Polat, insan gıdası olarak tüketilmeye elverişli olmayan her türlü tarımsal ürün ve gıda sanayi atıklarının biyolojik yolla değerlendirilerek hayvansal ürünlere dönüştürülmesi gerektiğine dikkat çekti.
İnsanlar evine ve
köyüne bağlı kalmalı
Polat, hayvancılığın kırsal kesimde yaşayan milyonlarca insanın esas işi olduğunu belirterek, günün 24 saatinde hizmet gerektiren bu işkolunun insanların evine ve köyüne bağlanması için desteklenmesi gerektiğini açıkladı. Hayvansal ürünlerin ve ihtiyaç fazlası hayvanların kolayca satılıp paraya dönüştürebilmesinin, ailenin en güvenilir kredi kaynağı niteliğini taşıdığını açıklayan Polat sözlerine şöyle devam etti:
AB bütçede %50’den fazla kaynak ayırıyor
Hayvancılık hem sosyal, hem de ekonomik yönlerinden fevkalade büyük öneme sahip olan fakat tüm avantajlara karşılık, çeşitli sosyal ve ekonomik olumsuzluklardan çabuk etkilenebilen bir sektör. İleri ülkeler bunun bilincine vardıkları için hayvancılık sektörüne en fazla himaye edilmesi gereken sektör statüsü tanınmışlardır.
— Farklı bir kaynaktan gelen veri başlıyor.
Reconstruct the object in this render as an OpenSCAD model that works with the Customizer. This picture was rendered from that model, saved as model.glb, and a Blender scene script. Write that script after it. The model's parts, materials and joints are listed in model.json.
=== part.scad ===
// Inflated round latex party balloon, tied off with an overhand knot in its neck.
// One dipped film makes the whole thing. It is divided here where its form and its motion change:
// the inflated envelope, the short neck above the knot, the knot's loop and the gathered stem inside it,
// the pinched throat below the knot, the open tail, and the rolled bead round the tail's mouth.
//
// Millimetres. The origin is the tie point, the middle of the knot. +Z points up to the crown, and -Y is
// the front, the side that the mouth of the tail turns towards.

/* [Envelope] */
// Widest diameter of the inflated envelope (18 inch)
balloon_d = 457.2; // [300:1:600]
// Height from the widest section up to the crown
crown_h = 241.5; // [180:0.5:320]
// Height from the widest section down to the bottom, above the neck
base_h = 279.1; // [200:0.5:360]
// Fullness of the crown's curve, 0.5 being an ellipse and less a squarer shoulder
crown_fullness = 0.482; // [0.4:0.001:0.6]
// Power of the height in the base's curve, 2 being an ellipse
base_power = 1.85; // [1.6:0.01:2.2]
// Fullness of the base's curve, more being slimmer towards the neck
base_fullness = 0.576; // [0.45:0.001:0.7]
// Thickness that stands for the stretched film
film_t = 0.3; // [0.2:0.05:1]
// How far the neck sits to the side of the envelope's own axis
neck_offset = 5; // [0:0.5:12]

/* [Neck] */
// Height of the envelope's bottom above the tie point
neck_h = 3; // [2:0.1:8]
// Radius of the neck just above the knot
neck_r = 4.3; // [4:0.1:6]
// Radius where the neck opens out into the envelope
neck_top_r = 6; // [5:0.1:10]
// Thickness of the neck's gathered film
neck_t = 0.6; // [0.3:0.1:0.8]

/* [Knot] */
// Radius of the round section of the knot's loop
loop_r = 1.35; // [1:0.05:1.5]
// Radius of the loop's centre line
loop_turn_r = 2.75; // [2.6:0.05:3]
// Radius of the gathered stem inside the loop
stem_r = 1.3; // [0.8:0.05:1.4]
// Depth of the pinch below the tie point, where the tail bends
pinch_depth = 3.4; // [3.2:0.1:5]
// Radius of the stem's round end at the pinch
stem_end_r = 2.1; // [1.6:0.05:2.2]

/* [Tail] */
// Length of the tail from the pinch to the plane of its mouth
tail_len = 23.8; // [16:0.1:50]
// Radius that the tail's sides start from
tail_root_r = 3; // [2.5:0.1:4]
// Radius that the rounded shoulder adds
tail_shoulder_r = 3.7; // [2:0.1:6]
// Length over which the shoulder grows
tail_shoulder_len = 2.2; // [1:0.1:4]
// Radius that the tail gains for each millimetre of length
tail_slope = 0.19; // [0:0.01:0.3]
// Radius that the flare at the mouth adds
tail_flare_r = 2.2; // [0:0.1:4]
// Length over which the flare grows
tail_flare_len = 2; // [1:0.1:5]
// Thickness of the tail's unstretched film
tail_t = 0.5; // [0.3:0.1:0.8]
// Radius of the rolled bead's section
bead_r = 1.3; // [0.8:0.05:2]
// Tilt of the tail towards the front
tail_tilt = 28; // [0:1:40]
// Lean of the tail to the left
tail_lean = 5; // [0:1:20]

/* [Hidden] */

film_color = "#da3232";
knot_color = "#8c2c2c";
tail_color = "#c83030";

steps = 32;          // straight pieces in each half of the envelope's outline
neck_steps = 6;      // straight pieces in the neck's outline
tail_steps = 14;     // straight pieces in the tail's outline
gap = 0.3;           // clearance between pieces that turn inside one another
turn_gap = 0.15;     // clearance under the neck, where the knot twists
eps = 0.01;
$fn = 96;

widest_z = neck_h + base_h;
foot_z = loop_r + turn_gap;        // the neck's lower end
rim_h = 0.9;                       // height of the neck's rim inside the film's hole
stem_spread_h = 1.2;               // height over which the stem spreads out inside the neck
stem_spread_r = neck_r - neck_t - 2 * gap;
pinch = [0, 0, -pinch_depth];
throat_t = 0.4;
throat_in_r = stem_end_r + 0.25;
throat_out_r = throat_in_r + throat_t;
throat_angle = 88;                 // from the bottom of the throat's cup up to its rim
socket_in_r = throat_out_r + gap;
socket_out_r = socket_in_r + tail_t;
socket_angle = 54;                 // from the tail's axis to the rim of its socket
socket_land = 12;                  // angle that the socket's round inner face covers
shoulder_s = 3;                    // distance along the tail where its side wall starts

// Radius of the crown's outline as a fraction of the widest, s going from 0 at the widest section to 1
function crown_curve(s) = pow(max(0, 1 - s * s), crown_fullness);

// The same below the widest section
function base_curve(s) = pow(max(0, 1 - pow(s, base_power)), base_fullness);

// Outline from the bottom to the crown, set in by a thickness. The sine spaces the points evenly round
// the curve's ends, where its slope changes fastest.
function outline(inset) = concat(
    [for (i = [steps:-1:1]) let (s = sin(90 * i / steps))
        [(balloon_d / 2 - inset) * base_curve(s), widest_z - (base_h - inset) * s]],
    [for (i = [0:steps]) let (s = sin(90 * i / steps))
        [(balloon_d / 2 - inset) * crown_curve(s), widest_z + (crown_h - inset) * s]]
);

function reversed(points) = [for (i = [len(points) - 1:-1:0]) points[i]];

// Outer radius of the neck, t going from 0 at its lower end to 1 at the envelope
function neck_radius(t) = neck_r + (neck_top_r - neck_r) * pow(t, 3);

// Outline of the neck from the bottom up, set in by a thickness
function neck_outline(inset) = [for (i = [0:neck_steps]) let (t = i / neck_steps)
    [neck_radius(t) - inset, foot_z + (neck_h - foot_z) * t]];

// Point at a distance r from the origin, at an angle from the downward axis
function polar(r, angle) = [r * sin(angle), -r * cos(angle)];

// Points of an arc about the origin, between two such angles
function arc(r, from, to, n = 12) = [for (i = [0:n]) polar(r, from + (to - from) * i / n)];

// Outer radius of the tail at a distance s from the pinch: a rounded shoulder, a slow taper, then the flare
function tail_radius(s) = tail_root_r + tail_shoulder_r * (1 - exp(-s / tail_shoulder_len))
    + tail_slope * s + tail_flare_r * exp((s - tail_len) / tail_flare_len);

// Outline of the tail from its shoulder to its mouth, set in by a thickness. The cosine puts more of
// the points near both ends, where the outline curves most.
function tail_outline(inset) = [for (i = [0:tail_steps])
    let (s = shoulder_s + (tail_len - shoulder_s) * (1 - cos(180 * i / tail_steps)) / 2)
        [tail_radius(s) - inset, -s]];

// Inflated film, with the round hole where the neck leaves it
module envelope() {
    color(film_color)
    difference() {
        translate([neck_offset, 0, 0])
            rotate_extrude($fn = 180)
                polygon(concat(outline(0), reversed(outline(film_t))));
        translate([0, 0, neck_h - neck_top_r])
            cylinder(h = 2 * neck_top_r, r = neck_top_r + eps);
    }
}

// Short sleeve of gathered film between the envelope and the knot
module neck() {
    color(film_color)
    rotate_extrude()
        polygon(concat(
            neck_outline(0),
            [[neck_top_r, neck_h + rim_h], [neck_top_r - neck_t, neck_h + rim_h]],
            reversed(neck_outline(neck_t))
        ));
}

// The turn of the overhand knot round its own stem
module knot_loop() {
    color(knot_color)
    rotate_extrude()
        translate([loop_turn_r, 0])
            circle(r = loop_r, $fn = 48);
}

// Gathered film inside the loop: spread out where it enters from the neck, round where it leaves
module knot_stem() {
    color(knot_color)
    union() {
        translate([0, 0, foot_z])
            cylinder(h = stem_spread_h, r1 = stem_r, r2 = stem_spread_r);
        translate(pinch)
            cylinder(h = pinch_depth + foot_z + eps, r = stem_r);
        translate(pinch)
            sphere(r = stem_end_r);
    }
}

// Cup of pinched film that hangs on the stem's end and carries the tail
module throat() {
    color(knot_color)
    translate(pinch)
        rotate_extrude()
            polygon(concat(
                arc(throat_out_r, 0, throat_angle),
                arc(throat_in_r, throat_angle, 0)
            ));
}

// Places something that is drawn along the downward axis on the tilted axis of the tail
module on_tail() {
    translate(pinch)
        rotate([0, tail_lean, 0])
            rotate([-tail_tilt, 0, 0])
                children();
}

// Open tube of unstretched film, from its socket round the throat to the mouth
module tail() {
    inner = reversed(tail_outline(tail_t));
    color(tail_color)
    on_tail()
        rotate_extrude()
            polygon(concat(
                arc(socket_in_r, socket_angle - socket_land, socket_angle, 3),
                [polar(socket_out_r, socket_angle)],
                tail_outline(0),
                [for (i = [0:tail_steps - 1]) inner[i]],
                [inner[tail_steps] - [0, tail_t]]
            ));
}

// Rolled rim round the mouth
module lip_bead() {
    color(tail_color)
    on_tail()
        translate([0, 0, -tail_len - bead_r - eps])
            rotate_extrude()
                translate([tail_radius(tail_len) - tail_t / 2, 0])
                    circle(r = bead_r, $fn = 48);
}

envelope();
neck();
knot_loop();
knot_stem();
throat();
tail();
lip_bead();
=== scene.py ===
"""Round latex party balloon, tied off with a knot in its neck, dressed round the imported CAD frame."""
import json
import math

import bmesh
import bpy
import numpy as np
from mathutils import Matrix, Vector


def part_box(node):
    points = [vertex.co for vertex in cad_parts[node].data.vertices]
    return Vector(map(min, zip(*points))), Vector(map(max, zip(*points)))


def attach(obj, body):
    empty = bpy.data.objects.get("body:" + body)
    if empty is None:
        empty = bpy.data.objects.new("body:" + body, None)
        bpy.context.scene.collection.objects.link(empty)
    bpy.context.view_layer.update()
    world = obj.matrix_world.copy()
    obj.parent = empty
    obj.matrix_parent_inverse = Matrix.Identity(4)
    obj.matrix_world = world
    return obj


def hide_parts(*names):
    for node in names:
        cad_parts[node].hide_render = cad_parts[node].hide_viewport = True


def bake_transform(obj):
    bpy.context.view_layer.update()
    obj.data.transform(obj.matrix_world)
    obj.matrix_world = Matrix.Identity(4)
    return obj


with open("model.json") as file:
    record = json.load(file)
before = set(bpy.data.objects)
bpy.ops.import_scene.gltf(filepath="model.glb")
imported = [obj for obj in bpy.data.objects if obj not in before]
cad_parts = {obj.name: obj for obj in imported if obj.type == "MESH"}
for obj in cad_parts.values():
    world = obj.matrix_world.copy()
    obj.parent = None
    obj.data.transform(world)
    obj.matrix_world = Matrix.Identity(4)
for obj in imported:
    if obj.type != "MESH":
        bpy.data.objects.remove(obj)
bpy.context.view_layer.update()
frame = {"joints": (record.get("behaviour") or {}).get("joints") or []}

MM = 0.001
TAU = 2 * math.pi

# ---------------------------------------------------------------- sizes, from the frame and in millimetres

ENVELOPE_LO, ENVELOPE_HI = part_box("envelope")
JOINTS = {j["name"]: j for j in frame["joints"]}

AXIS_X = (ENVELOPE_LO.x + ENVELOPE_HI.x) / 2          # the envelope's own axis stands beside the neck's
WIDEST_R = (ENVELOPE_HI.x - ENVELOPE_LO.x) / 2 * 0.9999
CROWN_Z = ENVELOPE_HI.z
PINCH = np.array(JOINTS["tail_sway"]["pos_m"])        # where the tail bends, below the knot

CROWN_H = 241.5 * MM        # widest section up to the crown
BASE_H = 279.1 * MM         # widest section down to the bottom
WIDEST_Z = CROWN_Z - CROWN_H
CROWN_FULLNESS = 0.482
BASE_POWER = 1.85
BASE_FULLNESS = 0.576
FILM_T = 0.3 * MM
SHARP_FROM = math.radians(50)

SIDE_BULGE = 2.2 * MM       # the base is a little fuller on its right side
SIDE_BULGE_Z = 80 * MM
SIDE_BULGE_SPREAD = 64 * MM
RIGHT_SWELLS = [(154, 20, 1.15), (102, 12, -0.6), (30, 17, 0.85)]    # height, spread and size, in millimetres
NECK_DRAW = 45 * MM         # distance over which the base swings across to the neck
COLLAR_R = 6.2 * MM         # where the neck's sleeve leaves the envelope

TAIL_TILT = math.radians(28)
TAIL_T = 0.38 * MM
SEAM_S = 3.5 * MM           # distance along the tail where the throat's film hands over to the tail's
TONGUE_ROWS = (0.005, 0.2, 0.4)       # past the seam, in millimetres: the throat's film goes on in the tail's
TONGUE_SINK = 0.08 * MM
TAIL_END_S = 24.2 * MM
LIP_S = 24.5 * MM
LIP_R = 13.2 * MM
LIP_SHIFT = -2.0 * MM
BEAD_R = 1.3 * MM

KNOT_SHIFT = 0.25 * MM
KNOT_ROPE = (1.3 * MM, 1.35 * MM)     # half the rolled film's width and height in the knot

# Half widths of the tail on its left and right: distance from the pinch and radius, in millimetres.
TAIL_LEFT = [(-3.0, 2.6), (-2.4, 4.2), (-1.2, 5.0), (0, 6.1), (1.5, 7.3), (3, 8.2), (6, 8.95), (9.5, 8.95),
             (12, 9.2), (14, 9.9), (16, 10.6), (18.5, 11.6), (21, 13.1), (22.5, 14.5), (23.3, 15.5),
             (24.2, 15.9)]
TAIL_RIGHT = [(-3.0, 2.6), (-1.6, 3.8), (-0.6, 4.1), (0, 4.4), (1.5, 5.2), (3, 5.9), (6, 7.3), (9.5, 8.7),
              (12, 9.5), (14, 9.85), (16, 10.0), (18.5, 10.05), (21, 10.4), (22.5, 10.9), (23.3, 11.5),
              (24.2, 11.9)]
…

Örneğin Avrupa Birliği’nin ortak bütçesinin %50’den fazlası yıllardan beri hayvancılık sektörü ile ilgili sübvansiyonlara ayrılmaktadır. Süt sübvansiyonu yoluyla hayvan sahiplerine inek başına yılda 50 milyon TL yardım yapılıyor. Bizim ülkemizde dana için 20 milyon veriliyor. Bunun %20’si kesintilere gidiyor.